Prosecutors also want Combs’ lawyers barred from mentioning “other unrelated good acts” such as volunteer work or philanthropic giving, and they don’t want them mentioning “the punishment or consequences he faces if convicted.”
“Similarly, the defendant should be prevented from raising any argument or evidence that the defendant has already suffered any consequences, whether personal or professional, through being charged with crimes,” prosecutors wrote. “Such argument has no relevance other than to seek sympathy and implicitly suggest that the jury should acquit because the defendant has already suffered enough.
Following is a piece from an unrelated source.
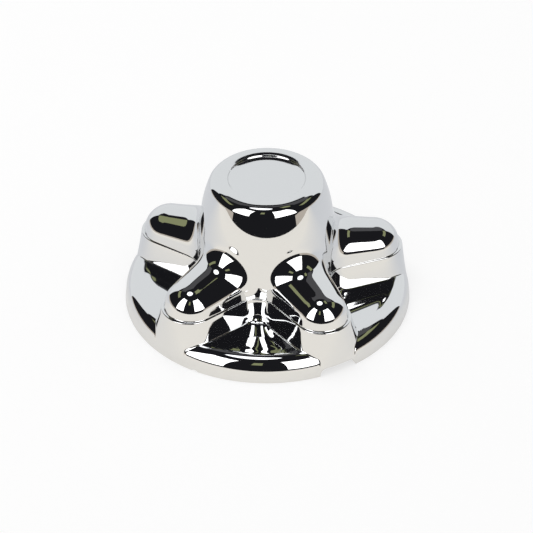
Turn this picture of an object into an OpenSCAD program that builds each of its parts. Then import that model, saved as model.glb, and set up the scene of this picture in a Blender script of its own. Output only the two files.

In short, the Court should not countenance any attempts at jury nullification.”
Additionally, prosecutors want Combs’ lawyers prohibited from cross-examining witnesses “about unrelated acts of domestic violence and/or physical abuse” as well as “illegal sexual activity” and drug use and arrest for driving under the influence and other crimes.
Expert testimony
Judge Subramanian hasn’t yet ruled on prosecutors’ request to preclude testimony from Alexander “Sasha” Bardey, a forensic psychiatrist hired by the defense.
Prosecutors said in their 100-page motion that Bardey’s opinions are “unreliable, not based on the scientific literature, squarely within the ken of the average juror, and would invade the province of the Court and the jury.”
Bardey’s opinions “merely underscore” why testimony from an expert hired by prosecutors “is necessary to disabuse common misconceptions about intimate partner violence, sexual abuse and coercion and to properly inform the jury about the cadmic literature on these subjects.”
The prosecution’s expert is Dawn Hughes, a forensic psychologist who testified as an expert for Amber Heard in her defamation trial with Johnny Depp.